# [Task statement]
Write each line out exactly, leaving none out.
[START Source material]
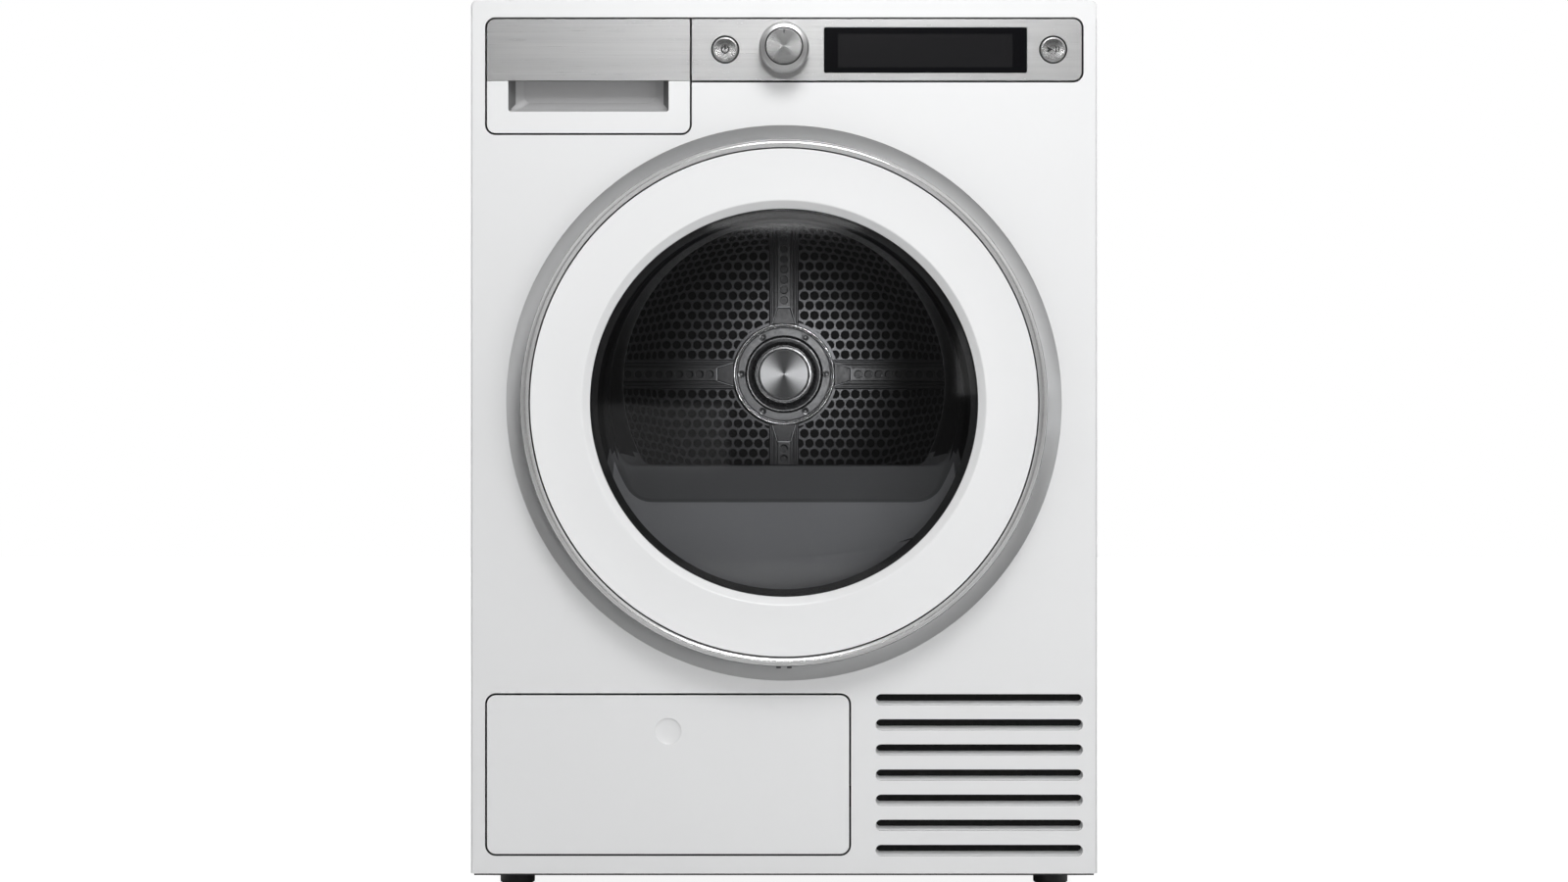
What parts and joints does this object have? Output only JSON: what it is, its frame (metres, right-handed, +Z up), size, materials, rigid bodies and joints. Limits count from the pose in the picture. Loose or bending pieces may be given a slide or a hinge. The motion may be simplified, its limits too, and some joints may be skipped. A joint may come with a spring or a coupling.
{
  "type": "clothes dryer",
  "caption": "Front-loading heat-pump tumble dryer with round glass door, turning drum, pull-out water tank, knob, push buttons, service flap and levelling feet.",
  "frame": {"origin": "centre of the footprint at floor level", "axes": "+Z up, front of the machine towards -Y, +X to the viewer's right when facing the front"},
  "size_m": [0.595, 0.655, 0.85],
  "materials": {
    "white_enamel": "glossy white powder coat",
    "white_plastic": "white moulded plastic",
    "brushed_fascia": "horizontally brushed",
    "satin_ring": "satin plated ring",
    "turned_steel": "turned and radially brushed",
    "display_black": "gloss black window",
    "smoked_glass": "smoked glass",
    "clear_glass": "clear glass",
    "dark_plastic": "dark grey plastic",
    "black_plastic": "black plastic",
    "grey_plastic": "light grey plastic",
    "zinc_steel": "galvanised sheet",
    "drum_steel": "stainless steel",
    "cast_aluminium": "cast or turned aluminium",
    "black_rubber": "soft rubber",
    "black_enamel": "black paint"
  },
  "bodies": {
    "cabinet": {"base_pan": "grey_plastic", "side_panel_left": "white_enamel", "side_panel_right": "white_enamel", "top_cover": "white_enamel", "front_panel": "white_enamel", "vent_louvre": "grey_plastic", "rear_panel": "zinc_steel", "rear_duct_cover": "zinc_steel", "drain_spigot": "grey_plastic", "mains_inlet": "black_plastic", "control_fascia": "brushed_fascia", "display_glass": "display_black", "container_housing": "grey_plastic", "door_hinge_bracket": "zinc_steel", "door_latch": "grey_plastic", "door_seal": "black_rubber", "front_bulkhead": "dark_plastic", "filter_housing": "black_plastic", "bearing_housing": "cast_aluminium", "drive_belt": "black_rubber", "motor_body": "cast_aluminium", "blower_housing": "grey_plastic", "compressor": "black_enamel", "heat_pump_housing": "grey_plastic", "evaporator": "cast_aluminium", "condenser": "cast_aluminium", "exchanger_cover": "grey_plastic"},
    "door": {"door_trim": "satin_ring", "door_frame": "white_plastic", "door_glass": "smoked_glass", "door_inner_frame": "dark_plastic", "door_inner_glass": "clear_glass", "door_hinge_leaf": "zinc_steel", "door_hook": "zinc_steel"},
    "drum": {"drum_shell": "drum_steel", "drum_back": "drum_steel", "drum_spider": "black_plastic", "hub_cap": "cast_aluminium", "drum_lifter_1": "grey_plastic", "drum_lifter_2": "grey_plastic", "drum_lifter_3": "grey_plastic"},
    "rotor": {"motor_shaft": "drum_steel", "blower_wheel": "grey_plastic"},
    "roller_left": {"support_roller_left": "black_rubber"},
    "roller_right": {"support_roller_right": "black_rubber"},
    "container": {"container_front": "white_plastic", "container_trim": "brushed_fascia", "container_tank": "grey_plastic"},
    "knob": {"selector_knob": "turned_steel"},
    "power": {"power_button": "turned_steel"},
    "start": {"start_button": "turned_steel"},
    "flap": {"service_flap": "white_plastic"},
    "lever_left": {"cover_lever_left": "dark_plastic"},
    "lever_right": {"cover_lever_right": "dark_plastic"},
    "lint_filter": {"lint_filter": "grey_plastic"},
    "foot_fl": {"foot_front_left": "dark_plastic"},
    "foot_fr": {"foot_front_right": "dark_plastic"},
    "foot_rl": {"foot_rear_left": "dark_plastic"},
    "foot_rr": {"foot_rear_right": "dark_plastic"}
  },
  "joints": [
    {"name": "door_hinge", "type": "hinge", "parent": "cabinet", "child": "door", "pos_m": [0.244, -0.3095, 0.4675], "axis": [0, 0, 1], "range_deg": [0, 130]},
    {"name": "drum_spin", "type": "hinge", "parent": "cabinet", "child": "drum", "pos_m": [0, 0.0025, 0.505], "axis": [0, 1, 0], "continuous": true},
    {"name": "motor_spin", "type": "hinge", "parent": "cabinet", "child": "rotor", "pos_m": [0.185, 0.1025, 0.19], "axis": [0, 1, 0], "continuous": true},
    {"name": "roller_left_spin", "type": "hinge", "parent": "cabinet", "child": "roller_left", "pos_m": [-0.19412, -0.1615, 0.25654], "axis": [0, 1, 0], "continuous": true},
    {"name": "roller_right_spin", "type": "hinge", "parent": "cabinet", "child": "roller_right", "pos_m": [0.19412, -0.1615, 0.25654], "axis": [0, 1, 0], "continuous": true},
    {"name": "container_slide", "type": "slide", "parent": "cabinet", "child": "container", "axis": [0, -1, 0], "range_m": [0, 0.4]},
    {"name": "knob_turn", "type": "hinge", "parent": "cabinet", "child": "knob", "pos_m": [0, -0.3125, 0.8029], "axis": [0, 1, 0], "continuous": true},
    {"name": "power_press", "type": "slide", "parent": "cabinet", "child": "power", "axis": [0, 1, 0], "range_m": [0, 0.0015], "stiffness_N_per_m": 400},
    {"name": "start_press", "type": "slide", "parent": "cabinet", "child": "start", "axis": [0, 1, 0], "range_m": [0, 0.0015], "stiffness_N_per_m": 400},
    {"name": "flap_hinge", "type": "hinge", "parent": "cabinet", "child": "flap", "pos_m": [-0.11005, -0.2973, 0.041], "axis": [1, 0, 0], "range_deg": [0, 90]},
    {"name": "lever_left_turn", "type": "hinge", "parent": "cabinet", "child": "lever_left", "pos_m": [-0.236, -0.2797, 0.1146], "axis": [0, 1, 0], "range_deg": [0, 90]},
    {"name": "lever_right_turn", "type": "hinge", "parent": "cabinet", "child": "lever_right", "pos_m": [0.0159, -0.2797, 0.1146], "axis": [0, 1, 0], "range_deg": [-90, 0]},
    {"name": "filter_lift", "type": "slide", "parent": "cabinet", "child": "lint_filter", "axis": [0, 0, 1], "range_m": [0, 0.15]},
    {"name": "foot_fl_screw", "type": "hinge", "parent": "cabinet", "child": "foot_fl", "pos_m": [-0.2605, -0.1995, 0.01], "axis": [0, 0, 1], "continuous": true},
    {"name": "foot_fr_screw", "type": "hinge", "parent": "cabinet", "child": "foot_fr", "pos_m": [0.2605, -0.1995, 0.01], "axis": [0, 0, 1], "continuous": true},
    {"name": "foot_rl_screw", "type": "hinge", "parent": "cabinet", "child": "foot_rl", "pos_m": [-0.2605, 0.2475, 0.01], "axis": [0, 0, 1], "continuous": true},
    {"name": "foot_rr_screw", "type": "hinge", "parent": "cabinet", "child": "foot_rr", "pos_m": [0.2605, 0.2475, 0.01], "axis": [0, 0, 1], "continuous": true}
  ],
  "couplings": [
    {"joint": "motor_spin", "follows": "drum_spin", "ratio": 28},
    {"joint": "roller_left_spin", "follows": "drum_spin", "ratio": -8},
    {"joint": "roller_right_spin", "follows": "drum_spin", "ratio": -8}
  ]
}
[END Source material]
# [Full solution]
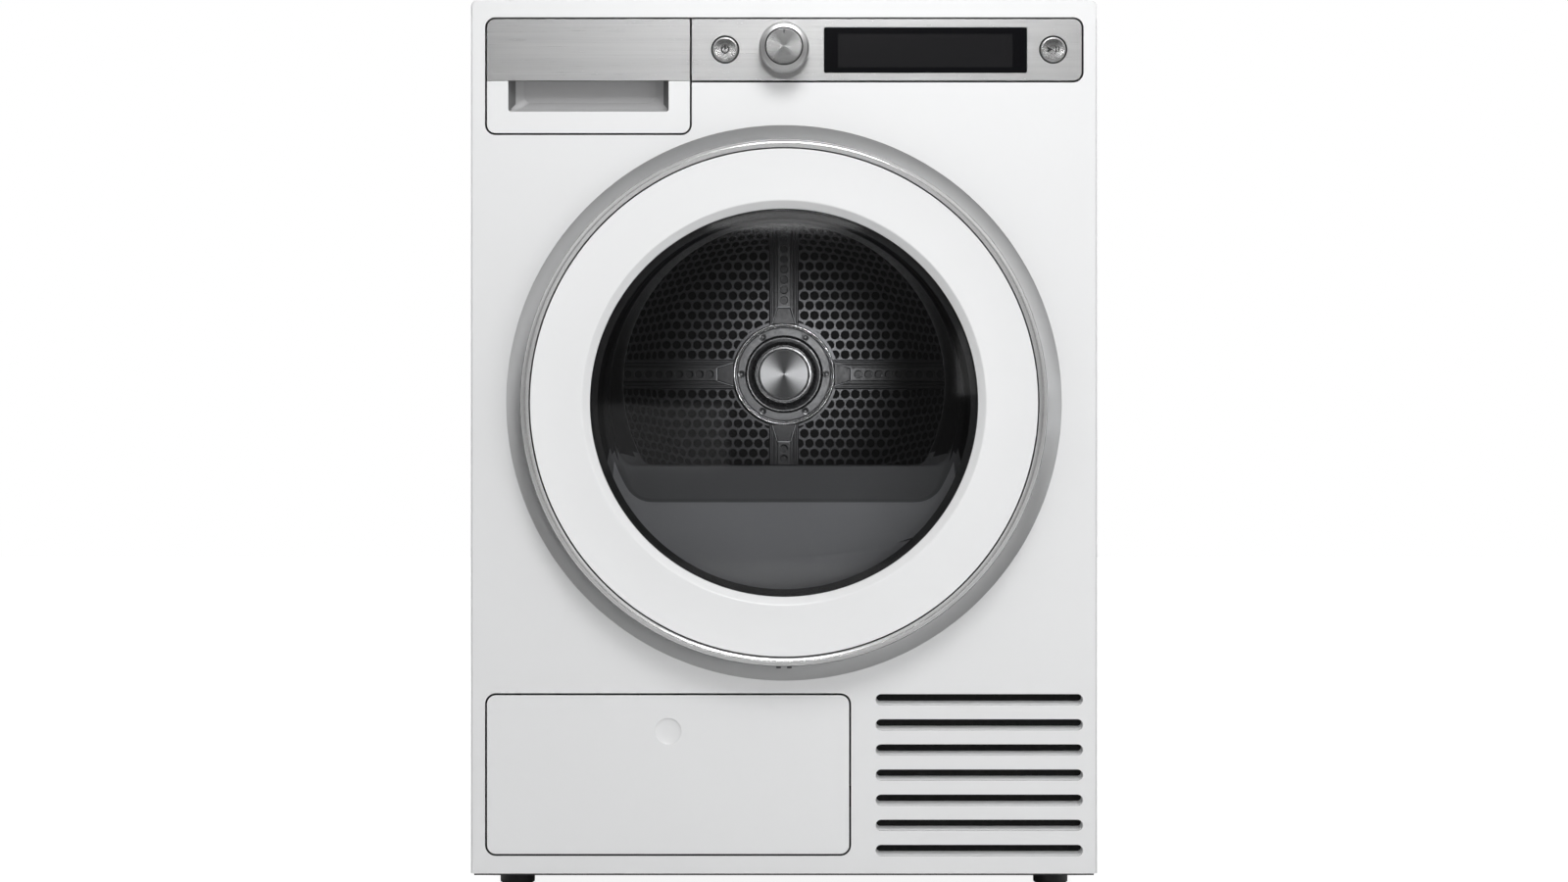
What parts and joints does this object have? Output only JSON: what it is, its frame (metres, right-handed, +Z up), size, materials, rigid bodies and joints. Limits count from the pose in the picture. Loose or bending pieces may be given a slide or a hinge. The motion may be simplified, its limits too, and some joints may be skipped. A joint may come with a spring or a coupling.
{
  "type": "clothes dryer",
  "caption": "Front-loading heat-pump tumble dryer with round glass door, turning drum, pull-out water tank, knob, push buttons, service flap and levelling feet.",
  "frame": {"origin": "centre of the footprint at floor level", "axes": "+Z up, front of the machine towards -Y, +X to the viewer's right when facing the front"},
  "size_m": [0.595, 0.655, 0.85],
  "materials": {
    "white_enamel": "glossy white powder coat",
    "white_plastic": "white moulded plastic",
    "brushed_fascia": "horizontally brushed",
    "satin_ring": "satin plated ring",
    "turned_steel": "turned and radially brushed",
    "display_black": "gloss black window",
    "smoked_glass": "smoked glass",
    "clear_glass": "clear glass",
    "dark_plastic": "dark grey plastic",
    "black_plastic": "black plastic",
    "grey_plastic": "light grey plastic",
    "zinc_steel": "galvanised sheet",
    "drum_steel": "stainless steel",
    "cast_aluminium": "cast or turned aluminium",
    "black_rubber": "soft rubber",
    "black_enamel": "black paint"
  },
  "bodies": {
    "cabinet": {"base_pan": "grey_plastic", "side_panel_left": "white_enamel", "side_panel_right": "white_enamel", "top_cover": "white_enamel", "front_panel": "white_enamel", "vent_louvre": "grey_plastic", "rear_panel": "zinc_steel", "rear_duct_cover": "zinc_steel", "drain_spigot": "grey_plastic", "mains_inlet": "black_plastic", "control_fascia": "brushed_fascia", "display_glass": "display_black", "container_housing": "grey_plastic", "door_hinge_bracket": "zinc_steel", "door_latch": "grey_plastic", "door_seal": "black_rubber", "front_bulkhead": "dark_plastic", "filter_housing": "black_plastic", "bearing_housing": "cast_aluminium", "drive_belt": "black_rubber", "motor_body": "cast_aluminium", "blower_housing": "grey_plastic", "compressor": "black_enamel", "heat_pump_housing": "grey_plastic", "evaporator": "cast_aluminium", "condenser": "cast_aluminium", "exchanger_cover": "grey_plastic"},
    "door": {"door_trim": "satin_ring", "door_frame": "white_plastic", "door_glass": "smoked_glass", "door_inner_frame": "dark_plastic", "door_inner_glass": "clear_glass", "door_hinge_leaf": "zinc_steel", "door_hook": "zinc_steel"},
    "drum": {"drum_shell": "drum_steel", "drum_back": "drum_steel", "drum_spider": "black_plastic", "hub_cap": "cast_aluminium", "drum_lifter_1": "grey_plastic", "drum_lifter_2": "grey_plastic", "drum_lifter_3": "grey_plastic"},
    "rotor": {"motor_shaft": "drum_steel", "blower_wheel": "grey_plastic"},
    "roller_left": {"support_roller_left": "black_rubber"},
    "roller_right": {"support_roller_right": "black_rubber"},
    "container": {"container_front": "white_plastic", "container_trim": "brushed_fascia", "container_tank": "grey_plastic"},
    "knob": {"selector_knob": "turned_steel"},
    "power": {"power_button": "turned_steel"},
    "start": {"start_button": "turned_steel"},
    "flap": {"service_flap": "white_plastic"},
    "lever_left": {"cover_lever_left": "dark_plastic"},
    "lever_right": {"cover_lever_right": "dark_plastic"},
    "lint_filter": {"lint_filter": "grey_plastic"},
    "foot_fl": {"foot_front_left": "dark_plastic"},
    "foot_fr": {"foot_front_right": "dark_plastic"},
    "foot_rl": {"foot_rear_left": "dark_plastic"},
    "foot_rr": {"foot_rear_right": "dark_plastic"}
  },
  "joints": [
    {"name": "door_hinge", "type": "hinge", "parent": "cabinet", "child": "door", "pos_m": [0.244, -0.3095, 0.4675], "axis": [0, 0, 1], "range_deg": [0, 130]},
    {"name": "drum_spin", "type": "hinge", "parent": "cabinet", "child": "drum", "pos_m": [0, 0.0025, 0.505], "axis": [0, 1, 0], "continuous": true},
    {"name": "motor_spin", "type": "hinge", "parent": "cabinet", "child": "rotor", "pos_m": [0.185, 0.1025, 0.19], "axis": [0, 1, 0], "continuous": true},
    {"name": "roller_left_spin", "type": "hinge", "parent": "cabinet", "child": "roller_left", "pos_m": [-0.19412, -0.1615, 0.25654], "axis": [0, 1, 0], "continuous": true},
    {"name": "roller_right_spin", "type": "hinge", "parent": "cabinet", "child": "roller_right", "pos_m": [0.19412, -0.1615, 0.25654], "axis": [0, 1, 0], "continuous": true},
    {"name": "container_slide", "type": "slide", "parent": "cabinet", "child": "container", "axis": [0, -1, 0], "range_m": [0, 0.4]},
    {"name": "knob_turn", "type": "hinge", "parent": "cabinet", "child": "knob", "pos_m": [0, -0.3125, 0.8029], "axis": [0, 1, 0], "continuous": true},
    {"name": "power_press", "type": "slide", "parent": "cabinet", "child": "power", "axis": [0, 1, 0], "range_m": [0, 0.0015], "stiffness_N_per_m": 400},
    {"name": "start_press", "type": "slide", "parent": "cabinet", "child": "start", "axis": [0, 1, 0], "range_m": [0, 0.0015], "stiffness_N_per_m": 400},
    {"name": "flap_hinge", "type": "hinge", "parent": "cabinet", "child": "flap", "pos_m": [-0.11005, -0.2973, 0.041], "axis": [1, 0, 0], "range_deg": [0, 90]},
    {"name": "lever_left_turn", "type": "hinge", "parent": "cabinet", "child": "lever_left", "pos_m": [-0.236, -0.2797, 0.1146], "axis": [0, 1, 0], "range_deg": [0, 90]},
    {"name": "lever_right_turn", "type": "hinge", "parent": "cabinet", "child": "lever_right", "pos_m": [0.0159, -0.2797, 0.1146], "axis": [0, 1, 0], "range_deg": [-90, 0]},
    {"name": "filter_lift", "type": "slide", "parent": "cabinet", "child": "lint_filter", "axis": [0, 0, 1], "range_m": [0, 0.15]},
    {"name": "foot_fl_screw", "type": "hinge", "parent": "cabinet", "child": "foot_fl", "pos_m": [-0.2605, -0.1995, 0.01], "axis": [0, 0, 1], "continuous": true},
    {"name": "foot_fr_screw", "type": "hinge", "parent": "cabinet", "child": "foot_fr", "pos_m": [0.2605, -0.1995, 0.01], "axis": [0, 0, 1], "continuous": true},
    {"name": "foot_rl_screw", "type": "hinge", "parent": "cabinet", "child": "foot_rl", "pos_m": [-0.2605, 0.2475, 0.01], "axis": [0, 0, 1], "continuous": true},
    {"name": "foot_rr_screw", "type": "hinge", "parent": "cabinet", "child": "foot_rr", "pos_m": [0.2605, 0.2475, 0.01], "axis": [0, 0, 1], "continuous": true}
  ],
  "couplings": [
    {"joint": "motor_spin", "follows": "drum_spin", "ratio": 28},
    {"joint": "roller_left_spin", "follows": "drum_spin", "ratio": -8},
    {"joint": "roller_right_spin", "follows": "drum_spin", "ratio": -8}
  ]
}